→ Given problem
Restate every line of the material, word for word.
(begin)
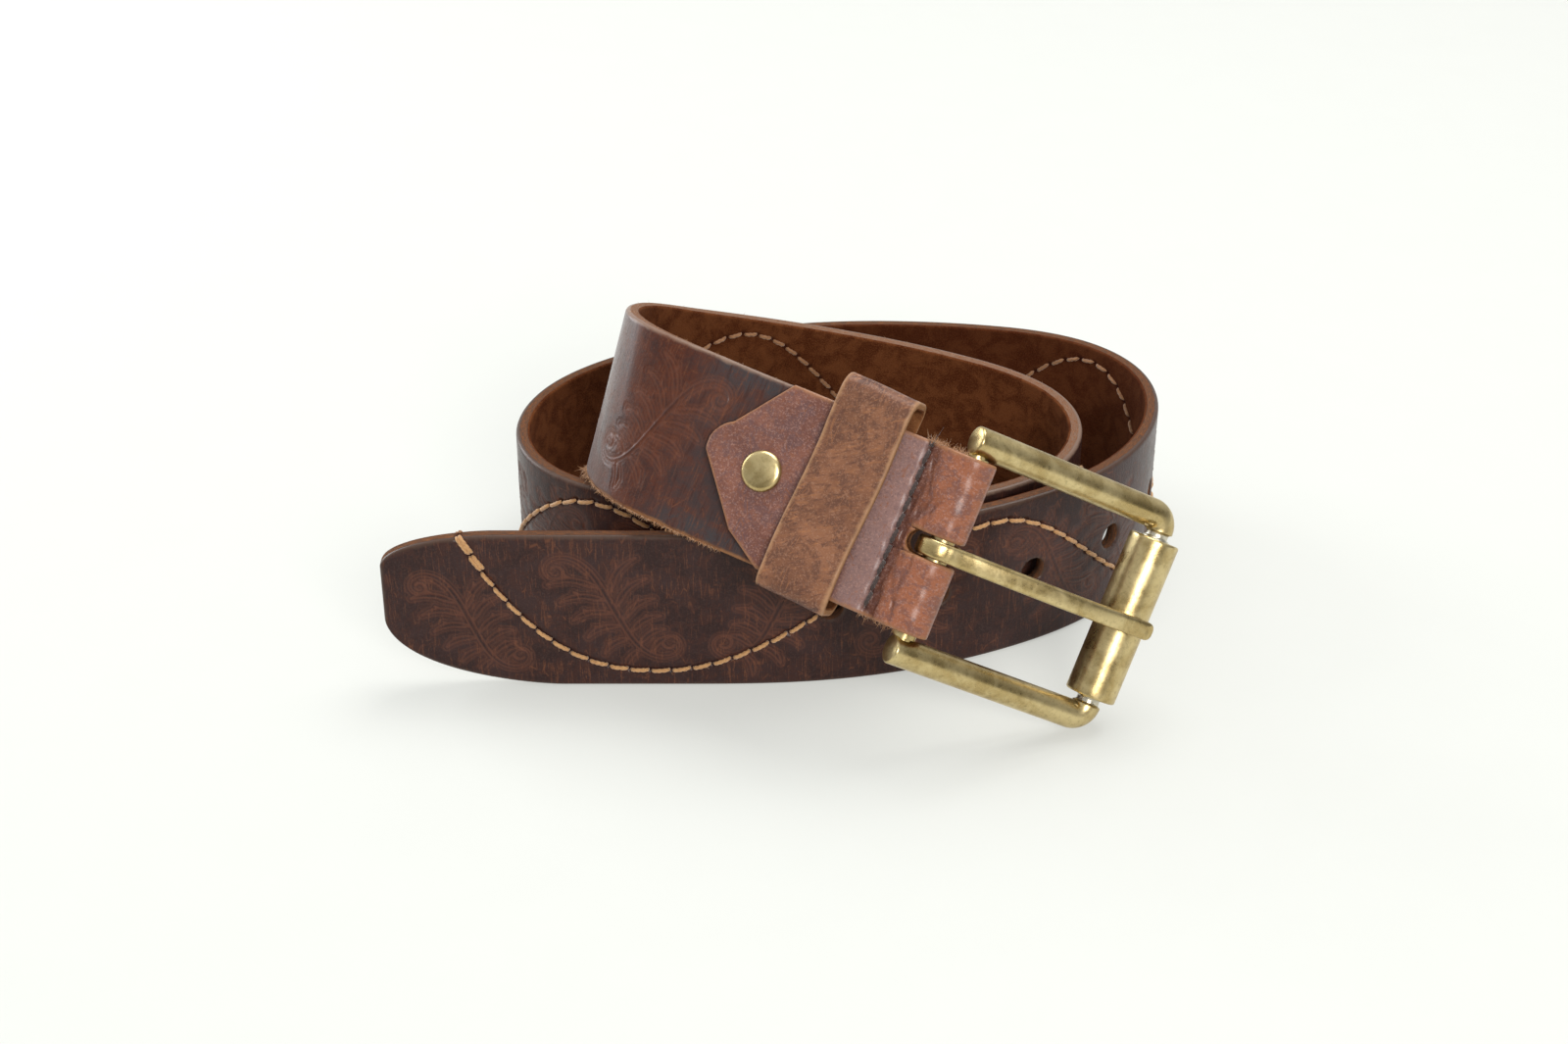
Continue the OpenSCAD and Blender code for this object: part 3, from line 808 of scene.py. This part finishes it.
def buckle_frame(material):
    """One bent rod: arm, corner, crossbar, corner and arm, thinner inside the roller."""
    reach, neck = BUCKLE_LEN - BEND_R, ARM_Y - BEND_R
    arm_x = np.concatenate([-ARM_BACK + np.array([0, 0.12, 0.3, 0.5, 0.8]),
                            np.linspace(0, reach, 60)])
    y = np.linspace(neck, 0, 90)
    half = np.vstack([np.stack([arm_x, 0 * arm_x + ARM_Y], -1),
                      arc((reach, neck), BEND_R, 90, 0, 24)[1:-1],
                      np.stack([0 * y + BUCKLE_LEN, y], -1)])
    path = np.vstack([half, half[-2::-1] * [1, -1]])
    crossbar = path[:, 0] > BUCKLE_LEN - 0.01
    shrink = np.clip((neck - np.abs(path[:, 1])) / 0.35, 0, 1)
    inner = np.where(np.abs(path[:, 1]) < ROLLER_LEN / 2 + 0.2, CROSSBAR_R, NECK_R)
    r = np.where(crossbar, BAR_R + (inner - BAR_R) * shrink ** 0.6,
                 rounded(path[:, 0] + ARM_BACK, 0.5, BAR_R))
    p = np.column_stack([path, 0 * r])
    world = at_bar(*p.T)[None]
    e1 = np.broadcast_to(at_bar(0, 0, 1) - at_bar(0, 0, 0), world.shape)
    e2 = np.cross(at_bar(*(p + unit(np.gradient(p, axis=0))).T) - world, e1)
    a = circle(48)
    verts, quads, tris = ring_mesh(world, e1, e2, discs(r[:, None], a)[None])
    bare = np.where(crossbar, shrink, 0)
    mesh_object("buckle_rod", verts, quads, tris, attributes={
        "st": per_vertex(verts, run_length(*path.T)[:, None], a * BAR_R, 0.0),
        "marks": per_vertex(verts, bare[:, None], 0 * a, 0.0)},
        body="buckle", node="buckle_frame", slot="brass", material=material)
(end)
→ Solved exercise
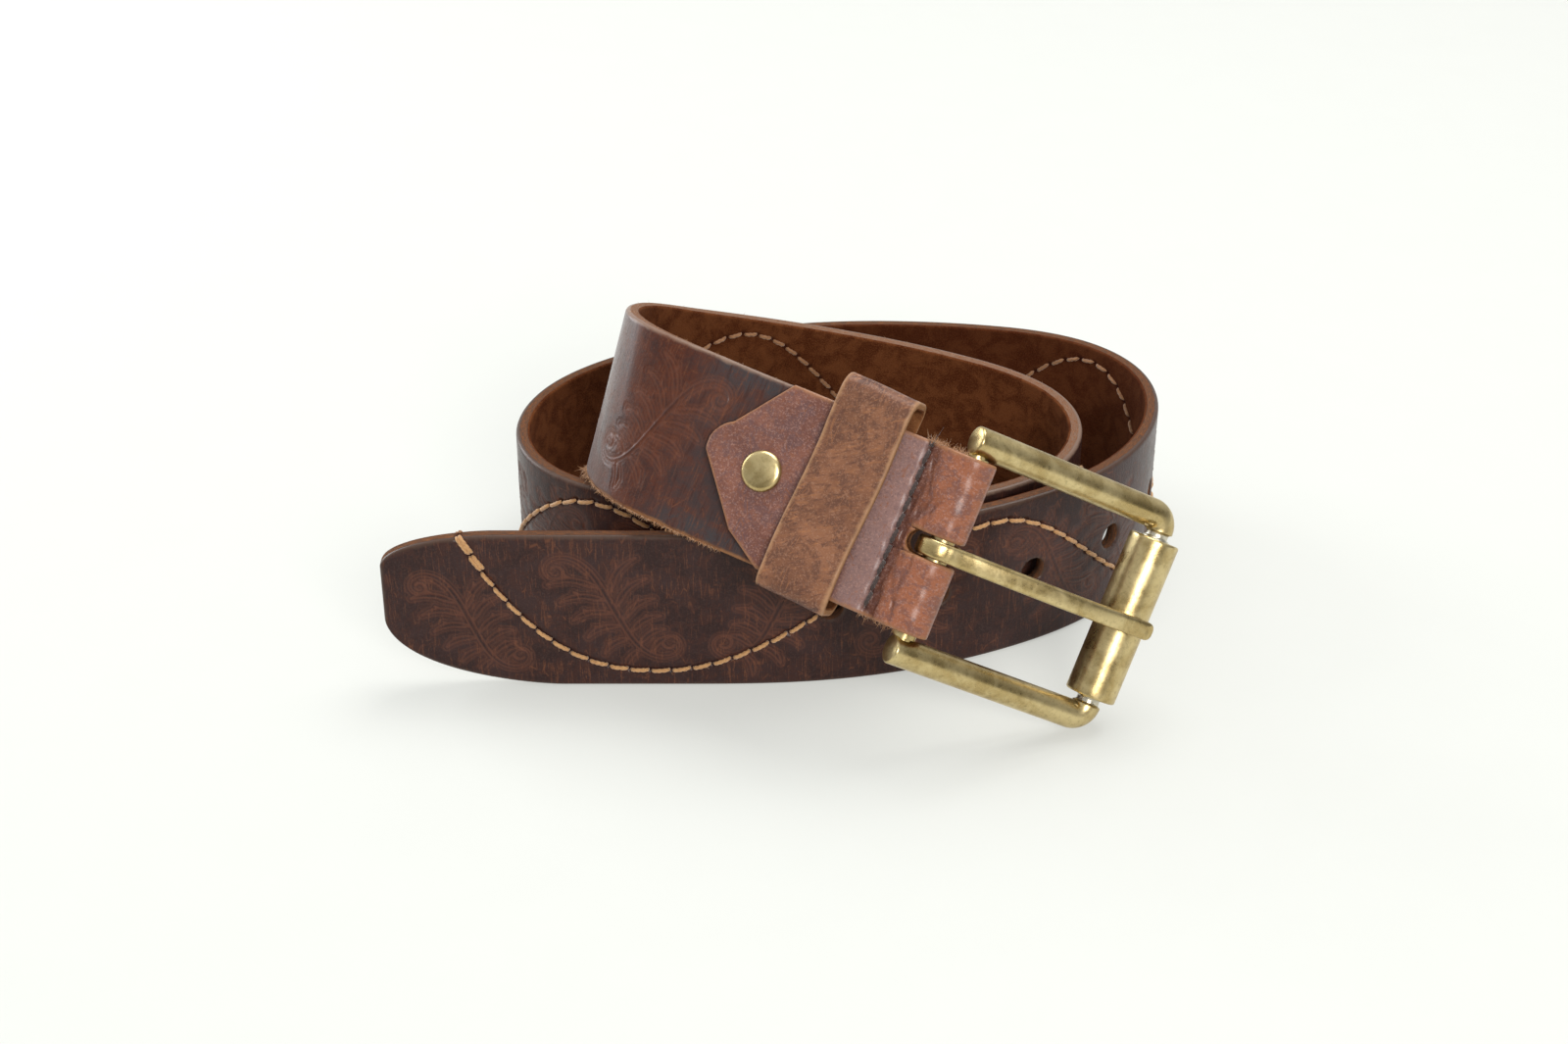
Continue the OpenSCAD and Blender code for this object: part 3, from line 808 of scene.py. This part finishes it.
def buckle_frame(material):
    """One bent rod: arm, corner, crossbar, corner and arm, thinner inside the roller."""
    reach, neck = BUCKLE_LEN - BEND_R, ARM_Y - BEND_R
    arm_x = np.concatenate([-ARM_BACK + np.array([0, 0.12, 0.3, 0.5, 0.8]),
                            np.linspace(0, reach, 60)])
    y = np.linspace(neck, 0, 90)
    half = np.vstack([np.stack([arm_x, 0 * arm_x + ARM_Y], -1),
                      arc((reach, neck), BEND_R, 90, 0, 24)[1:-1],
                      np.stack([0 * y + BUCKLE_LEN, y], -1)])
    path = np.vstack([half, half[-2::-1] * [1, -1]])
    crossbar = path[:, 0] > BUCKLE_LEN - 0.01
    shrink = np.clip((neck - np.abs(path[:, 1])) / 0.35, 0, 1)
    inner = np.where(np.abs(path[:, 1]) < ROLLER_LEN / 2 + 0.2, CROSSBAR_R, NECK_R)
    r = np.where(crossbar, BAR_R + (inner - BAR_R) * shrink ** 0.6,
                 rounded(path[:, 0] + ARM_BACK, 0.5, BAR_R))
    p = np.column_stack([path, 0 * r])
    world = at_bar(*p.T)[None]
    e1 = np.broadcast_to(at_bar(0, 0, 1) - at_bar(0, 0, 0), world.shape)
    e2 = np.cross(at_bar(*(p + unit(np.gradient(p, axis=0))).T) - world, e1)
    a = circle(48)
    verts, quads, tris = ring_mesh(world, e1, e2, discs(r[:, None], a)[None])
    bare = np.where(crossbar, shrink, 0)
    mesh_object("buckle_rod", verts, quads, tris, attributes={
        "st": per_vertex(verts, run_length(*path.T)[:, None], a * BAR_R, 0.0),
        "marks": per_vertex(verts, bare[:, None], 0 * a, 0.0)},
        body="buckle", node="buckle_frame", slot="brass", material=material)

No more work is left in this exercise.